The New York Times

February 25, 2003

More Than Gas Masks Needed for Police, Mrs. Clinton Says


CAongress has appropriated $4 million to help the New York Police Department pay for protective equipment, including gas masks, but Senator Hillary Rodham Clinton and union and police officials said yesterday that the police needed several hundred million dollars more to help prepare for and respond to a possible terrorist attack.

At a news conference held to announce the new funds, Mrs. Clinton said that she had secured the money in the appropriations bill approved Feb. 13 and that it would allow the department to buy thousands of gas masks. But the senator, along with the heads of the unions representing police officers and sergeants, said the city and the Police Department needed $900 million more. The department is seeking $261 million.

"We need more help from the federal government for the additional burdens that are being imposed on the N.Y.P.D., the burdens that require the constant vigilance that this city is known for," Mrs. Clinton said outside the 13th Precinct station house near Gramercy Park. "But we're not getting the help we need, and it is a grave concern throughout the city and at every level of government."

Mrs. Clinton said that the recent two-week terrorism alert had been costly, with the department spending more than $1 million in just four days on overtime and other costs. And, she said, as the size of the force continues to shrink because of the city's bleak financial outlook, its needs for training and equipment to fight terrorism continue to grow.
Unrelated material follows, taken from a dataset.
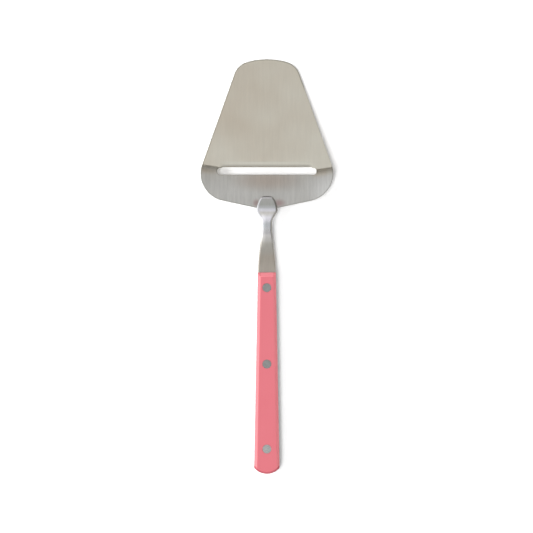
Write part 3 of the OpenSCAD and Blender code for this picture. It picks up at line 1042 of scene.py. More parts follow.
@dataclass(frozen=True)
class ShankFinish:
    """Forged steel, satin polished on the tab and duller down the neck, with reflections and shade painted
    into its colour.

    Attributes:
        tones: Colours at lengths behind the tab's front, with the reflections of each bend painted in.
        shade: Colour of the painted shade on the right rim.
        glint, pale: Colours of the painted highlights on the left rim's inner half along the tab, and on
            that rim past it.
        turned: Gain of the waist's left half, a painted highlight.
        turned_from, turned_to: Lengths behind the tab's front between which it sets in and ends.
        turned_across: Places across between which it grows.
        dull: Lengths behind the tab's front between which the steel grows duller.
        tab_roughness, neck_roughness: Roughness of the tab and of the neck.
    """

    tones: tuple[tuple[float, Colour], ...] = (
        (0.55, (0.46, 0.445, 0.44)),
        (1.0, (0.80, 0.78, 0.80)),
        (1.55, (0.53, 0.525, 0.51)),
        (4.9, (0.475, 0.48, 0.455)),
        (6.3, (0.56, 0.57, 0.575)),
        (8.15, (0.815, 0.81, 0.865)),
        (9.9, (0.595, 0.58, 0.555)),
        (13.1, (0.75, 0.745, 0.795)),
        (16.9, (0.485, 0.505, 0.52)),
        (21.5, (0.465, 0.46, 0.465)),
        (23.3, (0.555, 0.543, 0.537)),
        (25.0, (0.53, 0.518, 0.5)),
        (28.5, (0.445, 0.43, 0.39)),
        (31.5, (0.424, 0.405, 0.367)),
        (36.5, (0.45, 0.408, 0.355)),
        (43.5, (0.49, 0.45, 0.395)),
    )
    shade: Colour = (0.37, 0.355, 0.32)
    glint: Colour = (0.5, 0.5, 0.52)
    pale: Colour = (0.58, 0.58, 0.6)
    turned: float = 1.45
    turned_from: Pair = (9.5, 13.0)
    turned_to: Pair = (31.0, 24.0)
    turned_across: Pair = (-0.4, -2.4)
    dull: Pair = (20.3, 29.3)
    tab_roughness: float = 0.3
    neck_roughness: float = 0.42

    def build(self, effects: Effects, tab_front: float) -> Material:
        """Makes the material.

        Args:
            effects: The shared node groups.
            tab_front: Place of the tab's front along the slicer.

        Returns:
            The material.
        """
        surface = Surface("forged_steel")
        along = surface.axis("Y")
        reach = self.tones[-1][0]
        share, dull, start, end = (
            surface.span(along, *((tab_front - behind) * MM for behind in stretch))
            for stretch in ((0.0, reach), self.dull, self.turned_from, self.turned_to)
        )
        grain = surface.effect(effects.grain, Across=3800.0, Along=110.0)
        clouds = surface.effect(effects.mottle, Scale=160.0, Detail=2.0)["Mask"]
        # Painted reflections of the tab and the bends, by length.
        colour = surface.ramp(share, [(at / reach, tone) for at, tone in self.tones])
        # A painted highlight on the waist's left half.
        across = surface.span(surface.axis("X"), *(place * MM for place in self.turned_across))
        turned = surface.math("MULTIPLY", start, end, across)
        colour = surface.multiplied(colour, surface.span(turned, 0.0, 1.0, 1.0, self.turned))
        # Painted highlights on the left rim and painted shade on the right one.
        colour = surface.over(colour, glint=self.glint, pale=self.pale, shade=self.shade)
        strokes = surface.noise_span(grain["Fine"], 0.94, 1.05)
        shade = surface.math("MULTIPLY", strokes, surface.span(clouds, 0.0, 1.0, 0.96, 1.03))
        surface.feed("Base Color", surface.multiplied(colour, shade))
        surface.set(Metallic=1.0)
        base = surface.span(dull, 0.0, 1.0, self.tab_roughness, self.neck_roughness)
        surface.feed("Roughness", surface.math("ADD", base, surface.noise_span(grain["Broad"], -0.03, 0.04)))
        surface.relief(grain["Fine"], 0.01, 0.4)
        return surface.material


@dataclass(frozen=True)
class PlasticFinish:
    """Moulded pink plastic with a satin gloss and a slight grain.

    Attributes:
        face, pale: Colours of the plastic, and of its paler clouds and handled rims.
        bevel, front: Colours of the painted highlights on the side bevels and on the front bevels.
        chamfer: Colour of the painted shade on the round end's chamfer.
        bounce: Colour that the handle throws on the pale table, where the photograph shows no pink.
        roughness: Roughness of the plastic.
    """

    face: Colour = (0.54, 0.126, 0.151)
    pale: Colour = (0.565, 0.15, 0.175)
    bevel: Colour = (0.72, 0.195, 0.22)
    front: Colour = (0.83, 0.245, 0.28)
    chamfer: Colour = (0.42, 0.075, 0.095)
    bounce: Colour = (0.27, 0.25, 0.26)
    roughness: float = 0.34

    def build(self, effects: Effects) -> Material:
        """Makes the material.

        Args:
            effects: The shared node groups.

        Returns:
            The material.
        """
        surface = Surface("pink_moulded_plastic")
        clouds = surface.effect(effects.mottle, Scale=70.0, Detail=2.0)["Mask"]
        pits = surface.effect(effects.mottle, Scale=2600.0, Detail=1.0)["Mask"]
        rim = surface.effect(effects.rim, Scale=500.0, Breakup=0.4)["Mask"]
        handled = surface.math("MULTIPLY", rim, 0.5)
        share = surface.math("ADD", surface.math("MULTIPLY", clouds, 0.25), handled)
        colour = surface.blend(share, self.face, self.pale)
        # Painted highlights on the bevels and painted shade on the end's chamfer.
        colour = surface.over(colour, bevel=self.bevel, front=self.front, chamfer=self.chamfer)
        bounced = surface.add("ShaderNodeLightPath").outputs["Is Diffuse Ray"]
        surface.feed("Base Color", surface.blend(bounced, colour, self.bounce))
        uneven = surface.span(clouds, 0.0, 1.0, self.roughness - 0.02, self.roughness + 0.03)
        surface.feed("Roughness", uneven)
        surface.set(IOR=1.5)
        surface.relief(pits, 0.008, 0.35)
        return surface.material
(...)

"We do everything we can through our defense budget to take care of our men and women in the military," she said. "This war is a two-front war. It's now here at home. And therefore we should be spending the dollars from the federal government to make sure that we're safe here at home, and they should go to police and fire and first responders."

Patrick J. Lynch, the president of the Patrolmen's Benevolent Association, which represents 23,900 police officers, said he was grateful for the money and the protection it would provide, but noted that it was only a start. "We need the money to help train our members how to properly use this equipment," he said. "We need to get more equipment to protect ourselves to help us protect you."

Ed Mullins, the president of the union that represents police sergeants, also called for more money and took a starker view: "To continue to go about putting cops on the street without preparing them for a disaster is no different than sending canaries into a coal mine."

Police Commissioner Raymond W. Kelly has aggressively lobbied Washington for additional money to support the department's counterterrorism efforts, which have led to the reassignment of nearly 1,000 officers from normal policing duties. He has contended that by protecting New York's landmarks and the financial district, they are protecting the United States.

The department has already issued more than 1,200 gas masks to officers in elite units, and its newest class of 2,400 recruits, who have already been trained to use the masks, will receive them shortly, officials said. The $4 million could buy about 15,000 masks, but officials said the department might buy masks with other funds and use the latest money for other protective gear.